The Production of Memory in the Judicial Archives of Prison Massacres in Brazil – Manaus (2017) and Altamira (2019)

Tuesday, 8 July 2025: 10:15
Location: FSE014 (Faculty of Education Sciences (FSE))
Oral Presentation
Viviane BALBUGLIO, Getulio Varga's Law School, Brazil
This work is part of a PhD research agenda in law and state violence, focusing on investigating the phenomenon of prison lethality and memorialization in Brazil. It is a study that employs qualitative research methods and a documentary collection composed of judicial archives concerning two prison massacre contexts in the Brazilian Amazon region, in the states of Amazonas and Pará, referring to the years 2017 and 2019, when more than one hundred people died, were injured, or suffered trauma while in state custody.

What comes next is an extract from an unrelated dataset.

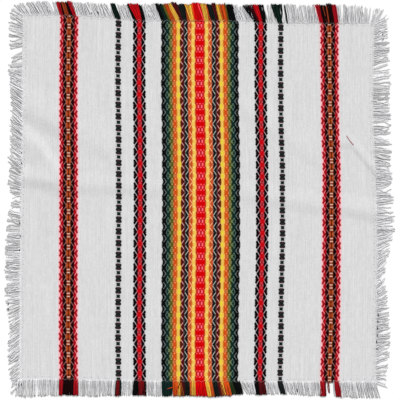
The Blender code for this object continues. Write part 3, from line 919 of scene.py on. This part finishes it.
# %% Locks
Lock = namedtuple("Lock", "yarn root_start root_end tip_start tip_end")
COLOURED_LOCKS = {
    "top": [
        ("rose", -140, -137, -144, -140), ("soot", -137, -134.5, -140, -139),
        ("chain", -134.5, -131, -139.5, -134.5), ("soot", -132, -127, -134.5, -133),
        ("rose", -127, -123.5, -133, -129.5), ("fir_green", -84.5, -79, -89.5, -85),
        ("coal", -66.5, -62.5, -73, -71), ("cherry", -62.5, -58, -71.5, -62),
        ("coal", -58, -54.5, -62, -59), ("black", -39, -35.5, -45, -41.5),
        ("teal", -35.5, -31.5, -41.5, -38), ("olive", -31.5, -29, -38, -36),
        ("orange", -29, -24.5, -36.3, -32), ("maroon", -19.5, -17, -29, -24),
        ("gold", -24.5, -19.5, -32, -29), ("bottle", -17.5, -13, -24, -15.5),
        ("rust", -13, -9.5, -15.5, -14.2), ("gold", -9.8, -6, -14.5, -8.8),
        ("orange", -6.2, -5.2, -9, -7.6), ("red", -5.2, 4.5, -7.6, 0.2), ("red_dot", 3.4, 4.1, -3.4, -2.8),
        ("gold", 4.5, 8.5, -0.6, 5), ("rust", 8.7, 11.2, 4.6, 6.2), ("bottle", 11.2, 16, 6, 11.2),
        ("maroon", 16, 19, 11.2, 15), ("gold", 19, 22.5, 15, 19), ("orange", 22.5, 27.5, 19, 24),
        ("olive", 27.5, 29.2, 24, 25.2), ("black", 29.2, 36.5, 25.2, 31.8), ("coal", 54.5, 58, 42.5, 48),
        ("plum", 58, 59.5, 47, 52), ("cherry", 59.5, 62.5, 52, 58), ("coal", 62.5, 66.5, 58, 63.5),
        ("fir_green", 78, 82.2, 70.5, 82), ("fir", 86.8, 87.8, 84, 85.4), ("blush", 119, 120.5, 113.5, 115),
        ("rose", 119.5, 123.5, 114.5, 120), ("soot", 123.5, 128, 120, 125),
        ("chain", 126, 126.7, 122.6, 123.2), ("chain", 127.8, 129.4, 124.6, 126),
        ("soot", 129.4, 134.5, 126, 131), ("rose", 134.5, 138.5, 130.5, 135.5),
    ],
    "bottom": [
        ("rose", -141, -136.5, -141, -138), ("soot", -136.5, -126, -137.5, -127),
        ("rose", -126, -122, -127, -121.5), ("fir_green", -84.2, -83.2, -85, -84.2),
        ("claret", -83.2, -80.4, -84.2, -81), ("fir_green", -80.4, -78.6, -81, -79),
        ("coal", -66, -61.5, -67.5, -61), ("claret", -61.5, -56, -62, -55), ("coal", -57, -54, -57, -54),
        ("teal", -38.5, -27.5, -37.5, -28), ("orange", -27.5, -22, -27, -22),
        ("gold", -22, -20, -22.5, -19), ("tan", -20.5, -19, -20, -16.5), ("maroon", -19, -15.5, -19, -14.8),
        ("claret", -19, -18, -27, -24.5), ("bottle", -15.5, -10.5, -15, -9.5),
        ("rust", -10.5, -8.5, -9.8, -8), ("gold", -9, -5, -8.8, -4.6), ("red", -5, 5, -5, 7.6),
        ("gold", 5, 8.5, 7.8, 11.4), ("rust", 8.5, 12, 11, 14.5), ("bottle", 12, 16.8, 14.5, 20),
        ("maroon", 16.8, 19.5, 19.5, 23), ("tan", 19.5, 21, 22, 24.4), ("gold", 20.6, 22.8, 24, 26.6),
        ("orange", 22.5, 28.5, 26.4, 32.2), ("claret", 18.4, 19.2, 28.5, 30),
        ("claret", 21.6, 22.4, 24.6, 25.6), ("moss", 28.5, 32, 32, 36.5), ("black", 32, 40, 36.5, 43.5),
        ("coal", 54.5, 58.5, 56, 59), ("maroon", 58.5, 64, 59, 67), ("fir", 77.5, 82.5, 81, 86),
        ("rose", 119.8, 124.6, 120.4, 125.2), ("garnet", 124.6, 125.6, 125.4, 126.4),
        ("rose", 134, 138.5, 136, 141),
    ],
}
NARROWEST = 2.0
LAST_WIDTH = 1.5
PULL_SPREAD = (0.6, 1.2)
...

The legal and sociological dimensions surrounding these prison massacre contexts also reveal a space of contradictions when observed from the perspective of state violence. On the one hand, legal norms, institutions, and judicial processes reproduce state violence. On the other hand, these components represent possibilities for recognition, accountability, and reparation concerning the state and other institutions and individuals connected to these massacre contexts. This study will be developed considering the coexistence of intrinsic contradictions, aiming to reconstruct the narrative of the massacres by utilizing judicial archives as a memory collection in these contexts. Interpreting and understanding judicial archives as memory collections will investigate these prison massacre contexts from a short, medium, and long-term perspective. The study will detail the tensions leading up to the deaths, the roles of state institutions in the face of extreme violence, and the aftermath of these events, including practices of memorialization and community traumas within the Brazilian prison system and in these cities in the Amazon region. Finally, ongoing research findings will be presented, including the concept of "uncomfortable memory" in prison massacre contexts and the role of law in addressing state violence.